The association between sport participation and positive health outcomes is a complicated one that has been examined by researchers representing a variety of academic disciplines (e.g., sport management, public health). According to the World Health Organization, health is a multi-faceted concept that encompasses physical, mental, and social well-being.1 While sport participation has the potential to contribute to overall health,2-5 in some instances research suggests that sport demotes such salubrious outcomes.6-8 Despite this empirically supported criticism, sport participation is still commonly considered as a means to improve health. Any health improvement likely occurs because it is well-acknowledged that physical activity,which can be achieved through sport participation, is related to positive health outcomes.9.10 More specifically, at least 150 min of moderately intense physical activity per week is recommend for adults to achieve a health benefit.10 As trends demonstrate, less physical activity is being achieved daily through occupational (e.g., manual labour), domestic (e.g., household tasks), and transport (e.g., bicycling) means; interestingly, leisure-time physical activity (e.g., sports) has not declined.2,11
This suggests the existence of an opportunity for sport to be used for health-related benefits. Berg and colleagues2(p29) stressed the importance of participation in sport and physical activity, but noted that “sport is also not a panacea”, and exaggerating the power of sport can actually limit its use for public health policy. This is especially important because sport increasingly has been seen as an effective mechanism for community interventions designed to improve poor health.12 The exponential growth of sport for development initiatives worldwide and typically in disadvantaged settings and developing countries provides further evidence of this.13 Sport provides a potential means for delivering positive health outcomes, but how and under what conditions this occurs has not been made clear in the literature. Additional evaluation of the outcomes of sport participation (as distinct from physical activity) and the mechanisms through which these positive health outcomes are achieved is needed.

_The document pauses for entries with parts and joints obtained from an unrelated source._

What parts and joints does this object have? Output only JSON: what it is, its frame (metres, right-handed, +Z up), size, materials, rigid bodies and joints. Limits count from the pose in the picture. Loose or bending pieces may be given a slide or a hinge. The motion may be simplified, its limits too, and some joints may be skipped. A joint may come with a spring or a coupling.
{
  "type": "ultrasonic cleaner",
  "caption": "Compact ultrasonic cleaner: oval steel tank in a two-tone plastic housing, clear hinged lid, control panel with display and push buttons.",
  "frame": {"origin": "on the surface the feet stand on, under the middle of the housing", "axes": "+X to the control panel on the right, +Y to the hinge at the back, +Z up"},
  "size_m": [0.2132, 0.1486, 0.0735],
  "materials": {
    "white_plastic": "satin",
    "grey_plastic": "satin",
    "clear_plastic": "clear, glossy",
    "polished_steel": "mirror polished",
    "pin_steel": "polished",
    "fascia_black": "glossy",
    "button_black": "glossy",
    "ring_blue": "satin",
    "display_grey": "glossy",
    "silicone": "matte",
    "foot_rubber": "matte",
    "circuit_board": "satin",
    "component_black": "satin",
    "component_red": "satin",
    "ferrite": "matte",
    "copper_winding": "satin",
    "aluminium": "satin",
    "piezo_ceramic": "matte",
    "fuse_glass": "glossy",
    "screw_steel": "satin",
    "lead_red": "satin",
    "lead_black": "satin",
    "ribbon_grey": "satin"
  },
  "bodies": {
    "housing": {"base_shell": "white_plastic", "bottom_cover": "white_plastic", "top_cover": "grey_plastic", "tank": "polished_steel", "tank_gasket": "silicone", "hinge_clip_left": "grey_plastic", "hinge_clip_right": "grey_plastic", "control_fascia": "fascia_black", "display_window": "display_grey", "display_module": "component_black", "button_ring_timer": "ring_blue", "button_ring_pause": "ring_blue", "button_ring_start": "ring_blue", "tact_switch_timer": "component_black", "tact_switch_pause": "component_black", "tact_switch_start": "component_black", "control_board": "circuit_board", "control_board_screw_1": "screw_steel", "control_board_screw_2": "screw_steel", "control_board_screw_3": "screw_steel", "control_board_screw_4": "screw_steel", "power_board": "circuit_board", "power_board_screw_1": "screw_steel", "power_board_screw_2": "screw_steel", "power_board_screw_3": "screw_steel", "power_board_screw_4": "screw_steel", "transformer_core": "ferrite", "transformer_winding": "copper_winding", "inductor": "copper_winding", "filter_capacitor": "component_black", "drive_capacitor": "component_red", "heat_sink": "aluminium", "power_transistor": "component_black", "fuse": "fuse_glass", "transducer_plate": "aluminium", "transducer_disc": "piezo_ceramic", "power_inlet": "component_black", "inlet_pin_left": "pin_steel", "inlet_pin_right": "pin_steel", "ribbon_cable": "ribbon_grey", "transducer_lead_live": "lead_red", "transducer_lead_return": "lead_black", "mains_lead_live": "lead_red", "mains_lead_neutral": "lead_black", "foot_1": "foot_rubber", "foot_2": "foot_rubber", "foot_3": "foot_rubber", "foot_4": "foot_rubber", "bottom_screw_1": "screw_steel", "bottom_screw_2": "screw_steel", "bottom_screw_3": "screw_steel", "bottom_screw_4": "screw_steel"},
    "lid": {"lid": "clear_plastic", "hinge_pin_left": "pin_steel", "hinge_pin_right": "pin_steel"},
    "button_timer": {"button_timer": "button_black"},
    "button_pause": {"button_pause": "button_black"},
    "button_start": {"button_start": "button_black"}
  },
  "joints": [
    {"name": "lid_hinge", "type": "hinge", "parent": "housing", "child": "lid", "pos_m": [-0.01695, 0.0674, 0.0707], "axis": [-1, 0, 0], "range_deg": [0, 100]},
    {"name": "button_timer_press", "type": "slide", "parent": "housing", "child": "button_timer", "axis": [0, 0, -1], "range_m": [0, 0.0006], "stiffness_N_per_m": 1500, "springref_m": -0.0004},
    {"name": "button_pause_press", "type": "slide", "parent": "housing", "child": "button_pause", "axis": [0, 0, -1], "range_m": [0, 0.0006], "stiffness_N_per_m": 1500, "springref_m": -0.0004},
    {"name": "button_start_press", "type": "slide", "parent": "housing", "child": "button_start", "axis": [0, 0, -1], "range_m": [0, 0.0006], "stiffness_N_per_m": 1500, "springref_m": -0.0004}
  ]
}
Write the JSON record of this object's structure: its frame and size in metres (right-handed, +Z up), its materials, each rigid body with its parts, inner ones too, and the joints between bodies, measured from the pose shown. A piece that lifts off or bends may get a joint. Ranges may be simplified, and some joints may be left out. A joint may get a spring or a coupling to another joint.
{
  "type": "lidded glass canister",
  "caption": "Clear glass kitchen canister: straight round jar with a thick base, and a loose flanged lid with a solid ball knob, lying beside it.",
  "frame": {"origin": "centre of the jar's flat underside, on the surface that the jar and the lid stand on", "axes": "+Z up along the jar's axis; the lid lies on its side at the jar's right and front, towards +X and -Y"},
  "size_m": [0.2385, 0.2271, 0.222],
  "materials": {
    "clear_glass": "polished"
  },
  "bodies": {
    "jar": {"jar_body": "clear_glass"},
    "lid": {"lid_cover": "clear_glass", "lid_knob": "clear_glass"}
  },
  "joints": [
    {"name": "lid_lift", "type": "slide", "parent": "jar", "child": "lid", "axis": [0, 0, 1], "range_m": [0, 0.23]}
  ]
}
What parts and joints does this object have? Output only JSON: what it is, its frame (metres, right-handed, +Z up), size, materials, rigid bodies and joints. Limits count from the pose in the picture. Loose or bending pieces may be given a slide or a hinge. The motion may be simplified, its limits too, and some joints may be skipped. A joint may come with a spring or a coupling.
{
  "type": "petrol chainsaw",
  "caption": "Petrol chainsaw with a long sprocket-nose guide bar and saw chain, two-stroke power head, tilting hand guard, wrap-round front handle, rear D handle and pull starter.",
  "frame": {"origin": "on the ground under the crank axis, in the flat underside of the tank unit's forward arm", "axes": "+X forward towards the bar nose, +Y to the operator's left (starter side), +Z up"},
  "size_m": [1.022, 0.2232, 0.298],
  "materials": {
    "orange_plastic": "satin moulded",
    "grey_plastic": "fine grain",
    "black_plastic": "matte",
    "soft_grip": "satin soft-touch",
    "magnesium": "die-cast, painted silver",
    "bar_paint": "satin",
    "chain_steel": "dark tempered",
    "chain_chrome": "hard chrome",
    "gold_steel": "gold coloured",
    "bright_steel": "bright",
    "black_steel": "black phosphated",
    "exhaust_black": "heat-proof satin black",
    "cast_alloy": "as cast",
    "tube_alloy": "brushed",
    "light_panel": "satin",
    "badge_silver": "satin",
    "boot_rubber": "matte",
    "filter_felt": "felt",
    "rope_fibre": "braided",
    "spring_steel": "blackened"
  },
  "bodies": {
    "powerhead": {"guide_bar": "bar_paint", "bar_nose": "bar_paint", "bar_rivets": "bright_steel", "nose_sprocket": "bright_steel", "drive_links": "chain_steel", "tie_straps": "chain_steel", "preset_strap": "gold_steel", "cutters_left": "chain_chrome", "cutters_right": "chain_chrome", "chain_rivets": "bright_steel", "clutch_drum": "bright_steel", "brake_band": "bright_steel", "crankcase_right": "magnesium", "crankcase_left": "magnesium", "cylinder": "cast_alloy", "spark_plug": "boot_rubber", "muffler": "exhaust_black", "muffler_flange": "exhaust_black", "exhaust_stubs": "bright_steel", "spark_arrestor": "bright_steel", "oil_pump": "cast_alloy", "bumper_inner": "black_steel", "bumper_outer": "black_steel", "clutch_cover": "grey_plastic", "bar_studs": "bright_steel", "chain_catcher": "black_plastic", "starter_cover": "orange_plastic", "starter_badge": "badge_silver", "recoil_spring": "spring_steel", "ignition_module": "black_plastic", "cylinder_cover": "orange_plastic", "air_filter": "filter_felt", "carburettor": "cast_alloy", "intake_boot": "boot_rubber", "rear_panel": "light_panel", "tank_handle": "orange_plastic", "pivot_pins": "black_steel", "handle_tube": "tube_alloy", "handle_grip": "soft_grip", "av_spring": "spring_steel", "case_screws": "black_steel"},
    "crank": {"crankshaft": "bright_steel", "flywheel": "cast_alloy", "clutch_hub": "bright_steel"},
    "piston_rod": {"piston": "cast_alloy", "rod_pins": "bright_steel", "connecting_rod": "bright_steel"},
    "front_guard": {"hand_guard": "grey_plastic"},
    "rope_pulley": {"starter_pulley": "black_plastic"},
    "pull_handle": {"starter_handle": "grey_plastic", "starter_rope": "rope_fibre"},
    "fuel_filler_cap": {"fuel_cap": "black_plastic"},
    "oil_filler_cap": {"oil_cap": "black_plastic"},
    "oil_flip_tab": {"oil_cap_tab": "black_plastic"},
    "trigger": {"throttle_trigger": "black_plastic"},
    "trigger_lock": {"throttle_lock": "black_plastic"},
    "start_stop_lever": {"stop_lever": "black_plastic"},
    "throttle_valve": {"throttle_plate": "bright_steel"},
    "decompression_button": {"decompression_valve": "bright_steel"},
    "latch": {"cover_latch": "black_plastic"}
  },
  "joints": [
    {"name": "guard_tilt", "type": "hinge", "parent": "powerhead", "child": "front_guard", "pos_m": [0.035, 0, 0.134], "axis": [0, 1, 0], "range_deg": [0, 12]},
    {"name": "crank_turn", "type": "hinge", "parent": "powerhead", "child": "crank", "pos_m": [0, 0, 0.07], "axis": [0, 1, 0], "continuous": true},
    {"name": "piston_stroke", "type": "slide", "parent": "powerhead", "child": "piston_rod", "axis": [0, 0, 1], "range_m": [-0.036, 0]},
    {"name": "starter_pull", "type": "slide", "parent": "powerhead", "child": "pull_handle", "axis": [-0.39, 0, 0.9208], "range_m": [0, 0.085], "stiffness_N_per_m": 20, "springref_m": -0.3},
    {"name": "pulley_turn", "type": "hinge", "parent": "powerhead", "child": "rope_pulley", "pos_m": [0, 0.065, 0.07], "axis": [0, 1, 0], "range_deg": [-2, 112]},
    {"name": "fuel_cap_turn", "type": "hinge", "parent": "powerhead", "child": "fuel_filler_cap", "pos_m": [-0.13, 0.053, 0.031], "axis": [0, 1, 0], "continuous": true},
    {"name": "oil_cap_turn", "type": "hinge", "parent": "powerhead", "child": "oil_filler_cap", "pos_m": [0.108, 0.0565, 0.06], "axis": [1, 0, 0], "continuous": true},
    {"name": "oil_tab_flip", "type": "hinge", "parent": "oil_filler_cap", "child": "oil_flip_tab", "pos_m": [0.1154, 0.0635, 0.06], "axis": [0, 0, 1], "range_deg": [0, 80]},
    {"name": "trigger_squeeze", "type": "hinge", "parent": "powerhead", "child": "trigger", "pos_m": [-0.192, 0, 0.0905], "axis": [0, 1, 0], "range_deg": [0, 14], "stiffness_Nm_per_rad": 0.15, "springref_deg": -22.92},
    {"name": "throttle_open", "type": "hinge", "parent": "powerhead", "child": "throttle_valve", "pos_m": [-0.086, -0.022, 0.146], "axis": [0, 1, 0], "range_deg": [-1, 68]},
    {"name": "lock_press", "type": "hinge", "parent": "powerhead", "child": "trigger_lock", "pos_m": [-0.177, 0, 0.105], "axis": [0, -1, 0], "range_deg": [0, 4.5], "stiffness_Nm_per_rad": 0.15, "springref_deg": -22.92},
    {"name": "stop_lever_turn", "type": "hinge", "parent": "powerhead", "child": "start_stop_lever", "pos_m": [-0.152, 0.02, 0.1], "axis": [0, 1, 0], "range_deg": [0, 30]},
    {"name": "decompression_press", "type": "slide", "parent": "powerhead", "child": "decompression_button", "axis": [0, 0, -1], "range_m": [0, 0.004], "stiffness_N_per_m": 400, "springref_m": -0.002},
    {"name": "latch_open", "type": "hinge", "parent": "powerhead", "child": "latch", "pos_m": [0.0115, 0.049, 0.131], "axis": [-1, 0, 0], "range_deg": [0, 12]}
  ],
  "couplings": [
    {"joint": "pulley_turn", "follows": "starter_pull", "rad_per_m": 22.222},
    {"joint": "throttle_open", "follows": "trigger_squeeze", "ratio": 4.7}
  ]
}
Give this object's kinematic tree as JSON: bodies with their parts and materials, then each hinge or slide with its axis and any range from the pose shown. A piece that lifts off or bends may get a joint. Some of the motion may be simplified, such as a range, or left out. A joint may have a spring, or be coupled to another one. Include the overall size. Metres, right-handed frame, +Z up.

A promising line of research contends that positive outcomes of sport, including enhanced health and well-being, are achieved as a result of the ensuing sense of community that develops in and around sport settings.14-16 Previous research has shown that increased sense of community has a positive impact on retention and satisfaction for sport participants,2,17,18sport event volunteers,19 fans,20,21youth sport parents,22 and referees.23-25 While the sport literature clearly supports the proposition that increased sense of community is positively associated with the sport experience and implies a link to overall health, the literature outside of sport provides evidence of a direct link between sense of community and improved health.
While sport has been recognized as one of the few remaining social institutions that builds community,17,22,26 and the existence of a sense of community can contribute to positive health outcomes, it is unknown whether sport programmes are better suited to this and more effective in achieving these ends than other leisure activities such as music or art.27 In order to examine the importance of sense of community and its association with sport and positive health outcomes, the following sections review the literature related to: (1) sense of community and health; (2) sense of community and sport; and (3) sport and health.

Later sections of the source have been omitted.